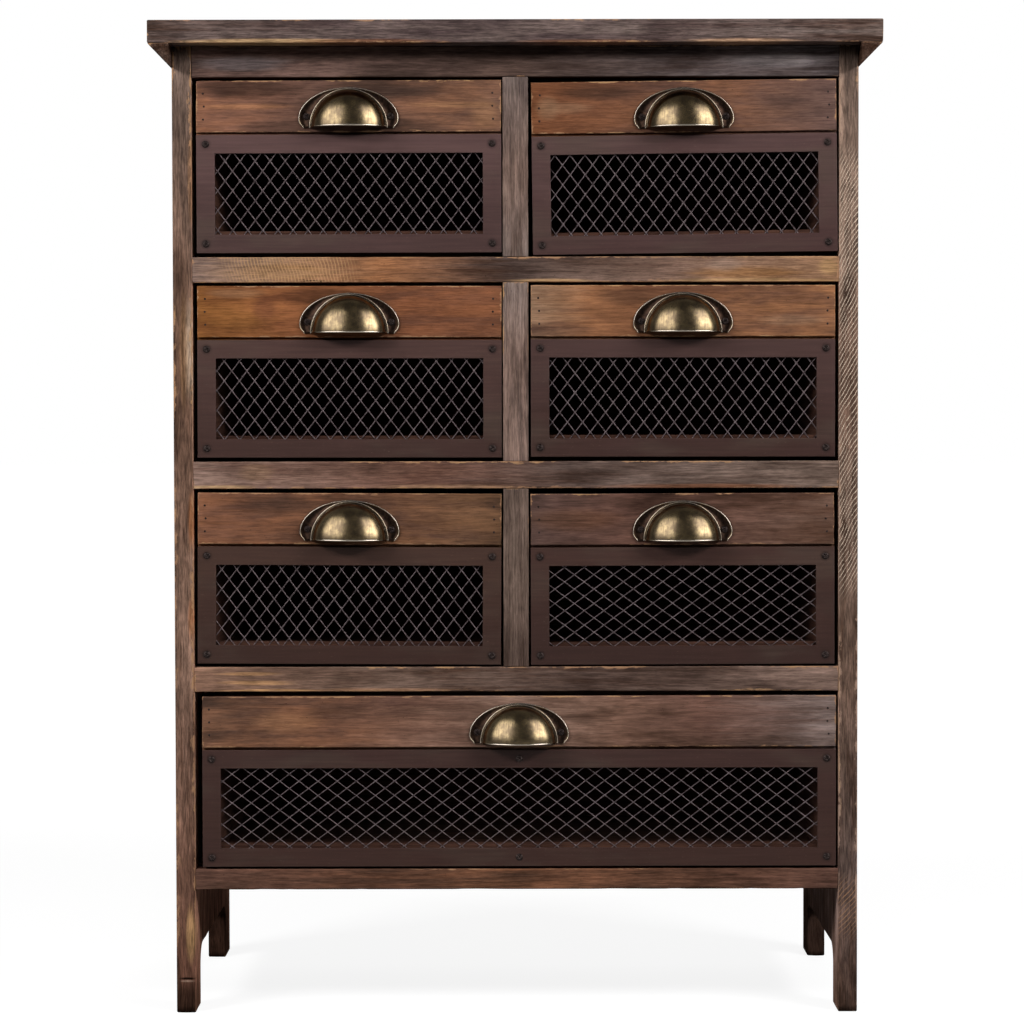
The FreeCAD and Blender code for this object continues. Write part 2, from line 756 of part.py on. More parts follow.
def make_flange_pieces(name):
    """Flat flange behind the cup: an arched top, two round wings and the web between them."""
    arch_edge = doc.addObject("Part::Ellipse", f"{name}_arch_edge")
    arch_edge.setExpression("MajorRadius", "sizes.flange_half_width")
    arch_edge.setExpression("MinorRadius", "sizes.flange_arc_height")
    arch_edge.setExpression("Placement", placement(("0", "0", "sizes.flange_arc_level"), "1; 0; 0", "90"))
    arch_disc = doc.addObject("Part::Extrusion", f"{name}_arch_disc")
    arch_disc.Base = arch_edge
    arch_disc.DirMode = "Custom"
    arch_disc.Dir = Vector(0, -1, 0)
    arch_disc.setExpression("LengthFwd", "sizes.pull_wall")
    arch_disc.Solid = True
    above = make_box(
        f"{name}_above",
        ("-sizes.flange_half_width", "-sizes.pull_wall", "sizes.flange_arc_level"),
        ("2 * sizes.flange_half_width", "sizes.pull_wall", "sizes.flange_arc_height"),
    )
    pieces = [make_common(f"{name}_arch", arch_disc, above)]
    wing_x = "(sizes.flange_half_width - sizes.flange_corner_radius)"
    for part, x in (("left", f"-{wing_x}"), ("right", wing_x)):
        start = (x, "0", "sizes.flange_arc_level")
        pieces.append(
            make_rod(f"{name}_{part}_wing", start, "-Y", "sizes.flange_corner_radius", "sizes.pull_wall")
        )
    pieces.append(
        make_box(
            f"{name}_web",
            (
                f"-{wing_x}",
                "-sizes.pull_wall",
                "sizes.flange_arc_level - sizes.flange_corner_radius",
            ),
            (f"2 * {wing_x}", "sizes.pull_wall", "sizes.flange_corner_radius"),
        )
    )
    return pieces


def make_pull(drawer, fasteners):
    """Cup pull: shell and flange in one piece, with a hole for a screw in each wing."""
    name = drawer.named("pull")
    quarter = make_box(
        f"{name}_quarter",
        ("-sizes.cup_radius", "-sizes.cup_projection", "0"),
        ("2 * sizes.cup_radius", "sizes.cup_projection", "sizes.cup_radius"),
    )
    cup = make_common(f"{name}_cup", make_ball(f"{name}_outside", "0"), quarter)
    stamping = make_fuse(f"{name}_stamping", [cup] + make_flange_pieces(name))
    # The hollow takes the flange away behind the cup too
    blank = make_cut(f"{name}_blank", stamping, make_ball(f"{name}_hollow", "sizes.pull_wall"))
    blank.setExpression("Placement", placement(("0", "0", f"({SHOULDER} + sizes.pull_height)")))
    drawer.add(make_cut(name, blank, fasteners))


def make_drawer(drawer):
    """Every piece of one drawer."""
    fasteners = make_fasteners(drawer)
    make_front_board(drawer, fasteners)
    make_drawer_box(drawer, fasteners)
    make_grille_frame(drawer, fasteners)
    make_mesh(drawer)
    make_pull(drawer, fasteners)
    drawer.add(make_group(drawer.named("fasteners"), [fasteners]))


def check_and_write():
    """Stop at any failed object or unsound shape, then write one file per sub-part."""
    doc.recompute()
    for item in doc.Objects:
        if "Invalid" in item.State or "Error" in item.State:
            raise RuntimeError(f"{item.Name} failed: {item.State}")
    for item in subparts:
        if item.Shape.isNull() or not item.Shape.isValid():
            raise RuntimeError(f"{item.Label} has no sound shape")
    os.makedirs("parts", exist_ok=True)
    for item in subparts:
        item.Shape.exportStep(f"parts/{item.Label}.step")


carcass_nails = make_nails()
make_top_panel(carcass_nails)
make_cornices()
make_side_panels(carcass_nails)
make_front_rails(carcass_nails)
make_mullions(carcass_nails)
make_back(carcass_nails)
make_runners()
add_subpart(make_group("carcass_nails", [carcass_nails]))

for row_name in SPLIT_ROWS:
    make_drawer(Drawer(f"{row_name}_left", row_name, -1))
    make_drawer(Drawer(f"{row_name}_right", row_name, 1))
make_drawer(Drawer("bottom", "bottom", 0))
check_and_write()
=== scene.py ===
import math
import random

import bmesh
import bpy
from mathutils import Matrix, Vector, noise


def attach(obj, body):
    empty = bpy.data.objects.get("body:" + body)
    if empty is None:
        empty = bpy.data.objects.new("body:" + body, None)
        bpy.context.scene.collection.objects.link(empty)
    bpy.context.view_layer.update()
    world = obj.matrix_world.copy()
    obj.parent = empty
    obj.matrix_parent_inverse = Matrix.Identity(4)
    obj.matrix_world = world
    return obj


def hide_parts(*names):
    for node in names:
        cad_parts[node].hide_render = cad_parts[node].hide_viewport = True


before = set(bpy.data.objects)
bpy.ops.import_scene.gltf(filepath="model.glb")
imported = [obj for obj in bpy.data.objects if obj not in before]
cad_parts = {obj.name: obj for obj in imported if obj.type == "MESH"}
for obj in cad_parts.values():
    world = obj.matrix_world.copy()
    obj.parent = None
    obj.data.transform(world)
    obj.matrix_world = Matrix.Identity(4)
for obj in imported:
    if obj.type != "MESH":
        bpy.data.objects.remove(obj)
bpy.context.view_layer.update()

MM = 0.001
X, Y, Z = (1, 0, 0), (0, 1, 0), (0, 0, 1)
rng = random.Random(7)

# Carcass sizes in millimetres, as in the CAD
TOP_WIDTH, TOP_DEPTH, HEIGHT = 600.0, 300.0, 818.0
TOP_THICKNESS = 19.0
UNDERSIDE = HEIGHT - TOP_THICKNESS
SIDE_OVERHANG = 17.5
BODY_HALF = TOP_WIDTH / 2 - SIDE_OVERHANG
SIDE_THICKNESS = 16.0
INNER_HALF = BODY_HALF - SIDE_THICKNESS
FRONT_Y, BACK_Y = -130.0, 150.0
BACK_THICKNESS = 6.0
RAIL_DEPTH = 20.0
RAILS = {
    "bottom": (102.5, 119.5),
    "lower": (267.0, 287.5),
    "middle": (435.0, 457.5),
    "upper": (605.0, 626.0),
    "top": (773.5, 799.0),
}
ROWS = {"bottom": "lower", "lower": "middle", "middle": "upper", "upper": "top"}
MULLION_HALF = 10.5
OPENING_CENTRE = (MULLION_HALF + INNER_HALF) / 2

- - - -

SET PROBLEM: Write the lines again exactly, beginning at the line that has "for row_name in" and stopping after the line that has "rng = random.Random(7)"; include no other lines.

FINAL RESULT:
for row_name in SPLIT_ROWS:
    make_drawer(Drawer(f"{row_name}_left", row_name, -1))
    make_drawer(Drawer(f"{row_name}_right", row_name, 1))
make_drawer(Drawer("bottom", "bottom", 0))
check_and_write()
=== scene.py ===
import math
import random

import bmesh
import bpy
from mathutils import Matrix, Vector, noise


def attach(obj, body):
    empty = bpy.data.objects.get("body:" + body)
    if empty is None:
        empty = bpy.data.objects.new("body:" + body, None)
        bpy.context.scene.collection.objects.link(empty)
    bpy.context.view_layer.update()
    world = obj.matrix_world.copy()
    obj.parent = empty
    obj.matrix_parent_inverse = Matrix.Identity(4)
    obj.matrix_world = world
    return obj


def hide_parts(*names):
    for node in names:
        cad_parts[node].hide_render = cad_parts[node].hide_viewport = True


before = set(bpy.data.objects)
bpy.ops.import_scene.gltf(filepath="model.glb")
imported = [obj for obj in bpy.data.objects if obj not in before]
cad_parts = {obj.name: obj for obj in imported if obj.type == "MESH"}
for obj in cad_parts.values():
    world = obj.matrix_world.copy()
    obj.parent = None
    obj.data.transform(world)
    obj.matrix_world = Matrix.Identity(4)
for obj in imported:
    if obj.type != "MESH":
        bpy.data.objects.remove(obj)
bpy.context.view_layer.update()

MM = 0.001
X, Y, Z = (1, 0, 0), (0, 1, 0), (0, 0, 1)
rng = random.Random(7)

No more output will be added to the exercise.